▸ **INSTRUCTION**
Find every line containing the word "picture" and report the count, nothing more.

▸ **DATASET**
########
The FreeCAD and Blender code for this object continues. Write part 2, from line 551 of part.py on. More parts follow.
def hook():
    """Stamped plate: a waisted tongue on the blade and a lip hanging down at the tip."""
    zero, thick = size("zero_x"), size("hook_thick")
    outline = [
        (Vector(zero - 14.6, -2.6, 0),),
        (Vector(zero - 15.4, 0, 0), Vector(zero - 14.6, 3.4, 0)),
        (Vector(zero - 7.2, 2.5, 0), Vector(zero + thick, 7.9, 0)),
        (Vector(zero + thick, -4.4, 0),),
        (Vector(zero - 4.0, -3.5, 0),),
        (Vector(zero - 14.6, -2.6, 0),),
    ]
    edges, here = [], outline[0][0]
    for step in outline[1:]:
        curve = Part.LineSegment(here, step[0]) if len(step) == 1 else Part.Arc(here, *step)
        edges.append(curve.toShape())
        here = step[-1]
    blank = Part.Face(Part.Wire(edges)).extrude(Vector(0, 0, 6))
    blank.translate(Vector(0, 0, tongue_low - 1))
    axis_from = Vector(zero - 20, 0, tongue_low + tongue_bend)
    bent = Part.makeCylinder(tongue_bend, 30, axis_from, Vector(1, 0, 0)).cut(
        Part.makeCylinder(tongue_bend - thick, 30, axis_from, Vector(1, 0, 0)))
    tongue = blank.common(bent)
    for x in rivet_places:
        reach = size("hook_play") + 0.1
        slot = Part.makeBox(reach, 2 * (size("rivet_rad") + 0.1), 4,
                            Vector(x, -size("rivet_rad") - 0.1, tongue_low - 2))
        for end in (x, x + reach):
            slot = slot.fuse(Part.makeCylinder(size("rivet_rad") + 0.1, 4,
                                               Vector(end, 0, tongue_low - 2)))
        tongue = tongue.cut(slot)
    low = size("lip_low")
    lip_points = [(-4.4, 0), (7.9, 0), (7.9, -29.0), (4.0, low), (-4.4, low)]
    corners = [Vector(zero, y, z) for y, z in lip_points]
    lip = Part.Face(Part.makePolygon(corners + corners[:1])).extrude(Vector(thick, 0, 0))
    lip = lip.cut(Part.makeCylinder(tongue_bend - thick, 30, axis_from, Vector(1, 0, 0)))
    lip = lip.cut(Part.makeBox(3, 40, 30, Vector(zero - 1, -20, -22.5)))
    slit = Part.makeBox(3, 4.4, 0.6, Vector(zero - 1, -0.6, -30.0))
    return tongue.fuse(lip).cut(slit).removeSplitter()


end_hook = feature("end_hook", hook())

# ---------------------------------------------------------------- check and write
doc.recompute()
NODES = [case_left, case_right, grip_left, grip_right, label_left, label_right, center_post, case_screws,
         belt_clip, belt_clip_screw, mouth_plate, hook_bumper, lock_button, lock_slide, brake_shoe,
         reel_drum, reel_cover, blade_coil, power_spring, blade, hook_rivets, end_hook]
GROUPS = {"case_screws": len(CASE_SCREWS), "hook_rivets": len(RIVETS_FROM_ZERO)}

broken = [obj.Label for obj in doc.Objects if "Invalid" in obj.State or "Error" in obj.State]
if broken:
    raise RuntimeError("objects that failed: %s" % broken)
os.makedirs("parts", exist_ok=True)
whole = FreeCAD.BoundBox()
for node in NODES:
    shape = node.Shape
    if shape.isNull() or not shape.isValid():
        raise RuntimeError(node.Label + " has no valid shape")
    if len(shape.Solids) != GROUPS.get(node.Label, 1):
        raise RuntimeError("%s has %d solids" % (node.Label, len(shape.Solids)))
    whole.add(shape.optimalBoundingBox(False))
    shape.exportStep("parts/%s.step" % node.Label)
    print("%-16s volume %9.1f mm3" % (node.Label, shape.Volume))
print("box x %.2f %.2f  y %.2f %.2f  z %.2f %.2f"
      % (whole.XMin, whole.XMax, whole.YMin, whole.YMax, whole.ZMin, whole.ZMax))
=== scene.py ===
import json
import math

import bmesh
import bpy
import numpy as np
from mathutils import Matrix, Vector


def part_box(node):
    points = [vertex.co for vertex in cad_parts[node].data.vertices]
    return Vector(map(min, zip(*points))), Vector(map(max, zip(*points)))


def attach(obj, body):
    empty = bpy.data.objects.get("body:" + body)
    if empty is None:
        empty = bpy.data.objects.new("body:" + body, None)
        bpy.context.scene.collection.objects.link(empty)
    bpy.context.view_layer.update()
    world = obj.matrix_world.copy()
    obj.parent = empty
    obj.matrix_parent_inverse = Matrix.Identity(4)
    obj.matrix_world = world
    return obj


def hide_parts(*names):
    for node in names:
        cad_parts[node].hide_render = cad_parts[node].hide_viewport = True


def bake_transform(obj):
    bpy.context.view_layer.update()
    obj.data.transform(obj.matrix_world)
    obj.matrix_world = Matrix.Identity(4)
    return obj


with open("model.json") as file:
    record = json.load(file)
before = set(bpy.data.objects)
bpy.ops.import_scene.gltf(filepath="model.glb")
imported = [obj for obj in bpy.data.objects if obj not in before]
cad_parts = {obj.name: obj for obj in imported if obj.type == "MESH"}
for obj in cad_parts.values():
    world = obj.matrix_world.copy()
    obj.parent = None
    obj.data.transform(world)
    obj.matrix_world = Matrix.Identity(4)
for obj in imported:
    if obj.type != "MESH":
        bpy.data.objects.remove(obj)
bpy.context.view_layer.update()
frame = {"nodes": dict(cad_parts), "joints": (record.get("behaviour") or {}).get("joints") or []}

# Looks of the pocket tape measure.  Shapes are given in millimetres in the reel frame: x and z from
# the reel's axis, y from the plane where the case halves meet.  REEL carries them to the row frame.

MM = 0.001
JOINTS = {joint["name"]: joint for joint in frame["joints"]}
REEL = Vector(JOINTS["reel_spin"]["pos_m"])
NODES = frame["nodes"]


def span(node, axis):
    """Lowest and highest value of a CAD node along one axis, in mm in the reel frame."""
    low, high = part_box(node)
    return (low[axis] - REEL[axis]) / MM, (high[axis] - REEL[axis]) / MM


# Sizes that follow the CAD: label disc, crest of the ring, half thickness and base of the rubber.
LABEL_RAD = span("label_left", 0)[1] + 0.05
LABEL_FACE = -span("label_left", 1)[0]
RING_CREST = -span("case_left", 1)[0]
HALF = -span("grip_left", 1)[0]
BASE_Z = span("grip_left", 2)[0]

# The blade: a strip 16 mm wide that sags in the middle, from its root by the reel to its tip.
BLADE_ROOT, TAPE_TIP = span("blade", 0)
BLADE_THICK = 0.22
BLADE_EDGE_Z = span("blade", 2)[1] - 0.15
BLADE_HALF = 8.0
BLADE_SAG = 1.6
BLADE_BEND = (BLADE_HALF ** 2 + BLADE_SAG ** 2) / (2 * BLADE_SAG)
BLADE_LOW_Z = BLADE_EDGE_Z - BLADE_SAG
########
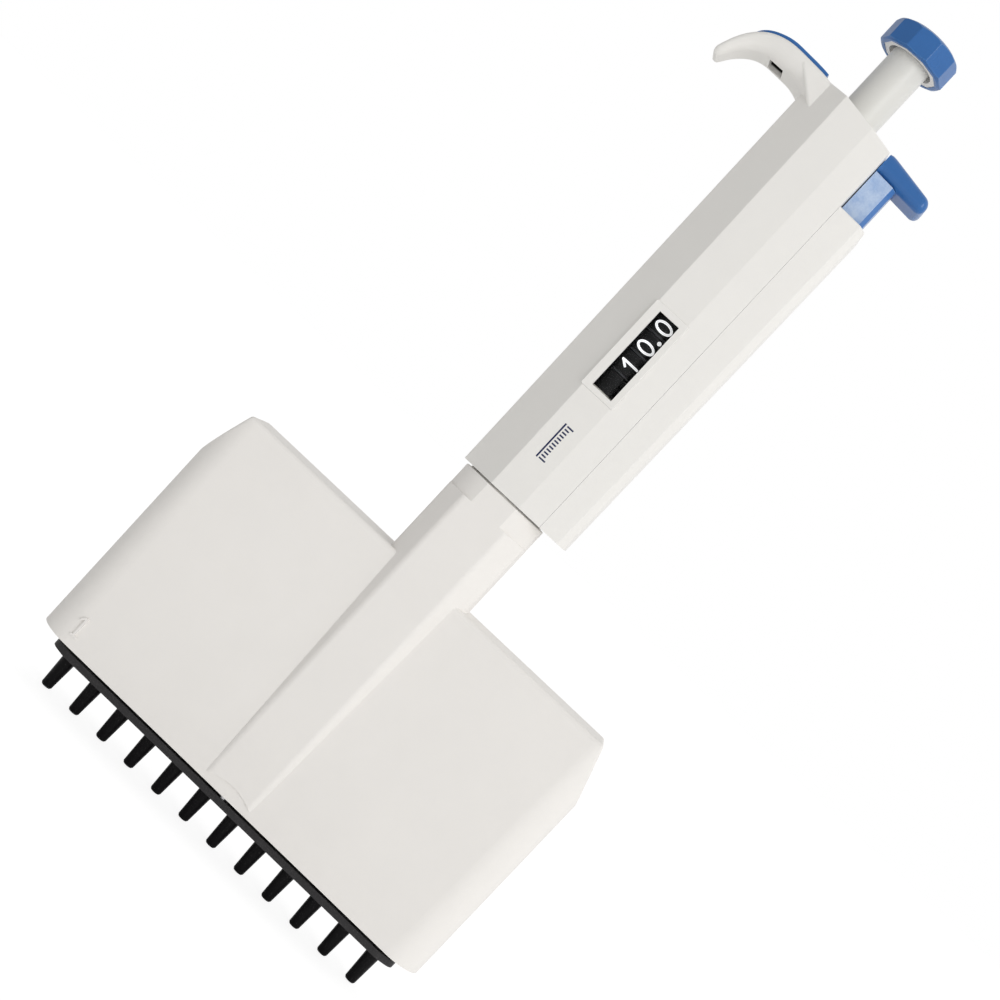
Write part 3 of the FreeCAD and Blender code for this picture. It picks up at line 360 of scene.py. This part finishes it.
########
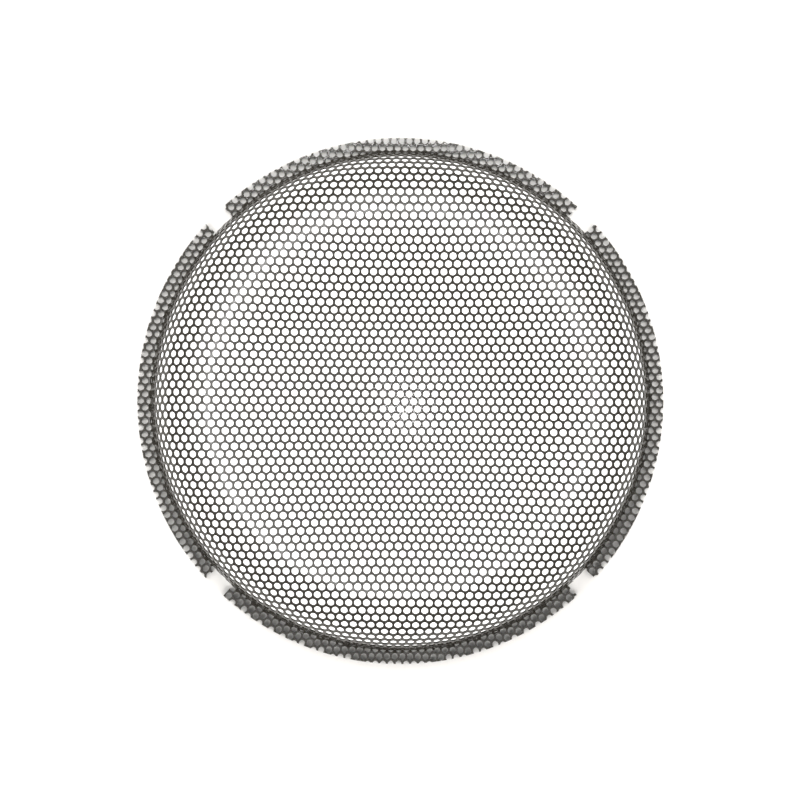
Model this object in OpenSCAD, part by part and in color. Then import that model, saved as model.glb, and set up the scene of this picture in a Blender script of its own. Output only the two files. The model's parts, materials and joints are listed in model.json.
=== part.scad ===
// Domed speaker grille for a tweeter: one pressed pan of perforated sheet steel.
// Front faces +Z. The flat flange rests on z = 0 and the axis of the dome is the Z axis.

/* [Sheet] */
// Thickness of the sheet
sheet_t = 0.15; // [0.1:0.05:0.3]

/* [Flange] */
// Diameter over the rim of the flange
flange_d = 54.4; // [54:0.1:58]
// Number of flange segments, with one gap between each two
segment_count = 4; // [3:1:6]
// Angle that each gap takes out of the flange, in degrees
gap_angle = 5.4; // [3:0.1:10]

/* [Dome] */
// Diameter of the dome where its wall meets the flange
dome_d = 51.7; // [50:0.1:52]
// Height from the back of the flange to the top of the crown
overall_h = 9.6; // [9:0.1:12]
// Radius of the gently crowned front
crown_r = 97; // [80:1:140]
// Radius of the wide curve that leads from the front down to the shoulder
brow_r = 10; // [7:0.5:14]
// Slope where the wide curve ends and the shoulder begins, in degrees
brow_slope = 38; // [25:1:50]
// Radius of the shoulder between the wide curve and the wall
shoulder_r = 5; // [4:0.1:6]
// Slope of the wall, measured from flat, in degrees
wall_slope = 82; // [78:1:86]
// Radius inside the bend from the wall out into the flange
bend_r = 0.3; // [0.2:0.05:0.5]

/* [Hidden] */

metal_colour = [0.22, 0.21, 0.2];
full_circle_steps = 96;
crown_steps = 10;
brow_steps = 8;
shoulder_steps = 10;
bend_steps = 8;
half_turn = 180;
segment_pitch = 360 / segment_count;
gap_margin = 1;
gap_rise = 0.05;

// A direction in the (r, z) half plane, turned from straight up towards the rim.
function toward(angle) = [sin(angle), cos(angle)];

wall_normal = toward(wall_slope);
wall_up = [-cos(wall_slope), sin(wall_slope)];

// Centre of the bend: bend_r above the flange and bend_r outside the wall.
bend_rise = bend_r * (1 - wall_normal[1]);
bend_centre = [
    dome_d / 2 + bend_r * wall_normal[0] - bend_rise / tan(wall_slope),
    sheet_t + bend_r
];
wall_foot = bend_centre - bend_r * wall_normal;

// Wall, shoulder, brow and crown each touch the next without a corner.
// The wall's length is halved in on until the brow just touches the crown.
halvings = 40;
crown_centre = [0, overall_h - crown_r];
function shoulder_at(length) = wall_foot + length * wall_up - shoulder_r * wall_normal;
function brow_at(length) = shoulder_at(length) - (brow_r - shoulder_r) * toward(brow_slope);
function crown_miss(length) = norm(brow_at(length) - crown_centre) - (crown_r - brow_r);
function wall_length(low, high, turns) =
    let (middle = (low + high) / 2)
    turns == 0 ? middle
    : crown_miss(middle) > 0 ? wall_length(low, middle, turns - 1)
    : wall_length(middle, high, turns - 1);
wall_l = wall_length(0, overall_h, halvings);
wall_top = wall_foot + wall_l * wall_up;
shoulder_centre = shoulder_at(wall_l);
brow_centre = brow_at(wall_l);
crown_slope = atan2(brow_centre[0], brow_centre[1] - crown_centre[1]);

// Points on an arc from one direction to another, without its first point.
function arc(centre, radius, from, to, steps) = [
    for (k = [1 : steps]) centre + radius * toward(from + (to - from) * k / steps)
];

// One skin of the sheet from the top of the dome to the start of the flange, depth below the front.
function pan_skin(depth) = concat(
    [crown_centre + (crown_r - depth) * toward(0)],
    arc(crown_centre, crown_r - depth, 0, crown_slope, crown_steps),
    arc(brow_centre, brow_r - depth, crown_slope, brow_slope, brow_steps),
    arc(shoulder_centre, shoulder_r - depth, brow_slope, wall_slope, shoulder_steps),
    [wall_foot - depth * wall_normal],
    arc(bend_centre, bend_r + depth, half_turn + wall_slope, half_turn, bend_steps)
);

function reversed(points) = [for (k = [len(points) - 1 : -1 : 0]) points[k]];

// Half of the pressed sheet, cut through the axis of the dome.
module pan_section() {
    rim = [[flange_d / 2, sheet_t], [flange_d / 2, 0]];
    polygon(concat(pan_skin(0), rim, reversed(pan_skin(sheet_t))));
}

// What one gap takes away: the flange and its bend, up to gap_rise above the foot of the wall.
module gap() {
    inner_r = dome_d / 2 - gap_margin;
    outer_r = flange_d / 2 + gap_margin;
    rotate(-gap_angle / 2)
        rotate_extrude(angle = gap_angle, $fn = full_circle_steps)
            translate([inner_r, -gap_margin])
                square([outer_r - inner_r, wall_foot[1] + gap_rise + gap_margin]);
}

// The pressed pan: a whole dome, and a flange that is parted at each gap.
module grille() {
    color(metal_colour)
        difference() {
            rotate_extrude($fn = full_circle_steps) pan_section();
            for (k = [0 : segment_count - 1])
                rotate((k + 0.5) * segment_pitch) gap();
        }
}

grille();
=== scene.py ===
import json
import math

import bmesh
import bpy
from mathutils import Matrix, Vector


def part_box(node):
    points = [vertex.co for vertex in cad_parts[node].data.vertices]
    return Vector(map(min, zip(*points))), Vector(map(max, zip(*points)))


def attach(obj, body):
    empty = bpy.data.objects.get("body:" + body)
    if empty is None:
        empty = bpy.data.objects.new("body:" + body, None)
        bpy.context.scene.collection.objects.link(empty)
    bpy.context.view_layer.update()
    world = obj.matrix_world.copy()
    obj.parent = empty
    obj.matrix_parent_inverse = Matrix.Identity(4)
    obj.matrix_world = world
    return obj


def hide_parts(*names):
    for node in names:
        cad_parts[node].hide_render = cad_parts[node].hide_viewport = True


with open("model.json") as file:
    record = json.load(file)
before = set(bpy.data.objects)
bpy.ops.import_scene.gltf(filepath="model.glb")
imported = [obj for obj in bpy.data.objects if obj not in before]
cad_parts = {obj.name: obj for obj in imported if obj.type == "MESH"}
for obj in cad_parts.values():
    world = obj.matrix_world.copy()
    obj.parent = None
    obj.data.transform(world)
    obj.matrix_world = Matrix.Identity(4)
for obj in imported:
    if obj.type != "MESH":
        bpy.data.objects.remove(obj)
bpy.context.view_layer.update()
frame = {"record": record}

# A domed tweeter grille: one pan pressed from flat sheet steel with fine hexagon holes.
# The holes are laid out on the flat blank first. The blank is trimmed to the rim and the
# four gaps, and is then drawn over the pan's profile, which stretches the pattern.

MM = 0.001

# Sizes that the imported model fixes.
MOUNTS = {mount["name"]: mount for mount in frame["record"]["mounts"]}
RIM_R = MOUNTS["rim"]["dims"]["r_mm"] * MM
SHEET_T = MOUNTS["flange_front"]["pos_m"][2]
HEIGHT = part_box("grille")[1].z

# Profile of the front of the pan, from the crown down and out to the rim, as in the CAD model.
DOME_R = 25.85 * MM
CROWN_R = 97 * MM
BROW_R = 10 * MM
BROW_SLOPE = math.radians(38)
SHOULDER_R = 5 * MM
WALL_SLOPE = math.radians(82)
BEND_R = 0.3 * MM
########
▸ **ANSWER TO THE PROBLEM**
2